What is expected:
Every line below should be repeated exactly.

Source excerpt:
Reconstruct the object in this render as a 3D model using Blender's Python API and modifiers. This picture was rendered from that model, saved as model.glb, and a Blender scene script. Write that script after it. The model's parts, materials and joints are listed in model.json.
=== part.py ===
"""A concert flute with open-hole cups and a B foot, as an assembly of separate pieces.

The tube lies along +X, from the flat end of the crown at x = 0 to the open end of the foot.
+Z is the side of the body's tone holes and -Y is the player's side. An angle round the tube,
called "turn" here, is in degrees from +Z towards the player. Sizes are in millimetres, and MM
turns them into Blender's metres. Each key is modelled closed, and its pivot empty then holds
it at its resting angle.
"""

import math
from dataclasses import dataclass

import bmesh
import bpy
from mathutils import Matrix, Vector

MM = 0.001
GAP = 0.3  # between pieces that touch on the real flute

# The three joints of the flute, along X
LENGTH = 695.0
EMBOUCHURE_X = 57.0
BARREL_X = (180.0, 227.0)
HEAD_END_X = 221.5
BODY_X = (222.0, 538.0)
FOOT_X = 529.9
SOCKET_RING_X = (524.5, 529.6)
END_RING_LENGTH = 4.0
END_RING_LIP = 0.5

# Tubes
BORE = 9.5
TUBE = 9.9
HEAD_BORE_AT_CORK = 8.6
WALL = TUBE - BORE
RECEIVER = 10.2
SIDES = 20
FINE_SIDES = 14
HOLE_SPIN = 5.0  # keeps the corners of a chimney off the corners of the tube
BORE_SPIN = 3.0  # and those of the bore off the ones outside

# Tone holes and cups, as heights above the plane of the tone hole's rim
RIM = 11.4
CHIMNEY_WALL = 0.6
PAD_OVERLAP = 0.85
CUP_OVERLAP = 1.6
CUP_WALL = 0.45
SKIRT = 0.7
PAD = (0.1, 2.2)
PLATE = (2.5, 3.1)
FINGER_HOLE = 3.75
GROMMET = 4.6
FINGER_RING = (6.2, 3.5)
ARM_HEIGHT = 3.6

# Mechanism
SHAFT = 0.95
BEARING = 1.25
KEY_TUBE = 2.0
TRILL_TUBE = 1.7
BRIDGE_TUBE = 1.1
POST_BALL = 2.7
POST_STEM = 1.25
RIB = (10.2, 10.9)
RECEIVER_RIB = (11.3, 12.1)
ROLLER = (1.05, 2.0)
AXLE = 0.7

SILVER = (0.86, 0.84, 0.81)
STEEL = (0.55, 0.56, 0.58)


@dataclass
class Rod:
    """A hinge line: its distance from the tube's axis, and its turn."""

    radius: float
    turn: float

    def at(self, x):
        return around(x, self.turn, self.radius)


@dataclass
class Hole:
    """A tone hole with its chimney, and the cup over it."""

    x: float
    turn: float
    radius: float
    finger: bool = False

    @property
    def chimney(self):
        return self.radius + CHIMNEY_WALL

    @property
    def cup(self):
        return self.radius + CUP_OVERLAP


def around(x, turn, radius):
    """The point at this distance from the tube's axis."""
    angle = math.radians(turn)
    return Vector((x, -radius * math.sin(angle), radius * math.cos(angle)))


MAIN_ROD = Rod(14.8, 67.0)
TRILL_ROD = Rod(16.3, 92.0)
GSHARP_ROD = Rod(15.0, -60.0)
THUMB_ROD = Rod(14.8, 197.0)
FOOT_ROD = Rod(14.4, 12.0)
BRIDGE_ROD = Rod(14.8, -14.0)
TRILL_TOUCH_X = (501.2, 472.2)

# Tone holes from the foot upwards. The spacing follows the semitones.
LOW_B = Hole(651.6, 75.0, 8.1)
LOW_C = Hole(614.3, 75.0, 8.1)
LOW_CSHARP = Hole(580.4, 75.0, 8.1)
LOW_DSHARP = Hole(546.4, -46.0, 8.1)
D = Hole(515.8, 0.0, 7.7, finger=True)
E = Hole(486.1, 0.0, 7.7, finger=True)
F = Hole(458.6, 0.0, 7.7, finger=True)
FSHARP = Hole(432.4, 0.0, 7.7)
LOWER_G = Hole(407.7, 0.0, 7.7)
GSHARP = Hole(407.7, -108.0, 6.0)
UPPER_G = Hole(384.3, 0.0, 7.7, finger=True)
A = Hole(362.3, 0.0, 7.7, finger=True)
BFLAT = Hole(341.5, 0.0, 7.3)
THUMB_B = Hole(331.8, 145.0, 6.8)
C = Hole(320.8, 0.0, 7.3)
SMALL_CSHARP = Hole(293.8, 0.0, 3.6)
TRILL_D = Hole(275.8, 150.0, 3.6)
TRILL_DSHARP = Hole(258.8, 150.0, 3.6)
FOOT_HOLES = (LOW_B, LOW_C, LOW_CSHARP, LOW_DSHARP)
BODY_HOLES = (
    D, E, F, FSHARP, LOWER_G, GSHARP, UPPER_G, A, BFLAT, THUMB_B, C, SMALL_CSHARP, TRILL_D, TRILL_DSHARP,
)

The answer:
Reconstruct the object in this render as a 3D model using Blender's Python API and modifiers. This picture was rendered from that model, saved as model.glb, and a Blender scene script. Write that script after it. The model's parts, materials and joints are listed in model.json.
=== part.py ===
"""A concert flute with open-hole cups and a B foot, as an assembly of separate pieces.

The tube lies along +X, from the flat end of the crown at x = 0 to the open end of the foot.
+Z is the side of the body's tone holes and -Y is the player's side. An angle round the tube,
called "turn" here, is in degrees from +Z towards the player. Sizes are in millimetres, and MM
turns them into Blender's metres. Each key is modelled closed, and its pivot empty then holds
it at its resting angle.
"""

import math
from dataclasses import dataclass

import bmesh
import bpy
from mathutils import Matrix, Vector

MM = 0.001
GAP = 0.3  # between pieces that touch on the real flute

# The three joints of the flute, along X
LENGTH = 695.0
EMBOUCHURE_X = 57.0
BARREL_X = (180.0, 227.0)
HEAD_END_X = 221.5
BODY_X = (222.0, 538.0)
FOOT_X = 529.9
SOCKET_RING_X = (524.5, 529.6)
END_RING_LENGTH = 4.0
END_RING_LIP = 0.5

# Tubes
BORE = 9.5
TUBE = 9.9
HEAD_BORE_AT_CORK = 8.6
WALL = TUBE - BORE
RECEIVER = 10.2
SIDES = 20
FINE_SIDES = 14
HOLE_SPIN = 5.0  # keeps the corners of a chimney off the corners of the tube
BORE_SPIN = 3.0  # and those of the bore off the ones outside

# Tone holes and cups, as heights above the plane of the tone hole's rim
RIM = 11.4
CHIMNEY_WALL = 0.6
PAD_OVERLAP = 0.85
CUP_OVERLAP = 1.6
CUP_WALL = 0.45
SKIRT = 0.7
PAD = (0.1, 2.2)
PLATE = (2.5, 3.1)
FINGER_HOLE = 3.75
GROMMET = 4.6
FINGER_RING = (6.2, 3.5)
ARM_HEIGHT = 3.6

# Mechanism
SHAFT = 0.95
BEARING = 1.25
KEY_TUBE = 2.0
TRILL_TUBE = 1.7
BRIDGE_TUBE = 1.1
POST_BALL = 2.7
POST_STEM = 1.25
RIB = (10.2, 10.9)
RECEIVER_RIB = (11.3, 12.1)
ROLLER = (1.05, 2.0)
AXLE = 0.7

SILVER = (0.86, 0.84, 0.81)
STEEL = (0.55, 0.56, 0.58)


@dataclass
class Rod:
    """A hinge line: its distance from the tube's axis, and its turn."""

    radius: float
    turn: float

    def at(self, x):
        return around(x, self.turn, self.radius)


@dataclass
class Hole:
    """A tone hole with its chimney, and the cup over it."""

    x: float
    turn: float
    radius: float
    finger: bool = False

    @property
    def chimney(self):
        return self.radius + CHIMNEY_WALL

    @property
    def cup(self):
        return self.radius + CUP_OVERLAP


def around(x, turn, radius):
    """The point at this distance from the tube's axis."""
    angle = math.radians(turn)
    return Vector((x, -radius * math.sin(angle), radius * math.cos(angle)))


MAIN_ROD = Rod(14.8, 67.0)
TRILL_ROD = Rod(16.3, 92.0)
GSHARP_ROD = Rod(15.0, -60.0)
THUMB_ROD = Rod(14.8, 197.0)
FOOT_ROD = Rod(14.4, 12.0)
BRIDGE_ROD = Rod(14.8, -14.0)
TRILL_TOUCH_X = (501.2, 472.2)

# Tone holes from the foot upwards. The spacing follows the semitones.
LOW_B = Hole(651.6, 75.0, 8.1)
LOW_C = Hole(614.3, 75.0, 8.1)
LOW_CSHARP = Hole(580.4, 75.0, 8.1)
LOW_DSHARP = Hole(546.4, -46.0, 8.1)
D = Hole(515.8, 0.0, 7.7, finger=True)
E = Hole(486.1, 0.0, 7.7, finger=True)
F = Hole(458.6, 0.0, 7.7, finger=True)
FSHARP = Hole(432.4, 0.0, 7.7)
LOWER_G = Hole(407.7, 0.0, 7.7)
GSHARP = Hole(407.7, -108.0, 6.0)
UPPER_G = Hole(384.3, 0.0, 7.7, finger=True)
A = Hole(362.3, 0.0, 7.7, finger=True)
BFLAT = Hole(341.5, 0.0, 7.3)
THUMB_B = Hole(331.8, 145.0, 6.8)
C = Hole(320.8, 0.0, 7.3)
SMALL_CSHARP = Hole(293.8, 0.0, 3.6)
TRILL_D = Hole(275.8, 150.0, 3.6)
TRILL_DSHARP = Hole(258.8, 150.0, 3.6)
FOOT_HOLES = (LOW_B, LOW_C, LOW_CSHARP, LOW_DSHARP)
BODY_HOLES = (
    D, E, F, FSHARP, LOWER_G, GSHARP, UPPER_G, A, BFLAT, THUMB_B, C, SMALL_CSHARP, TRILL_D, TRILL_DSHARP,
)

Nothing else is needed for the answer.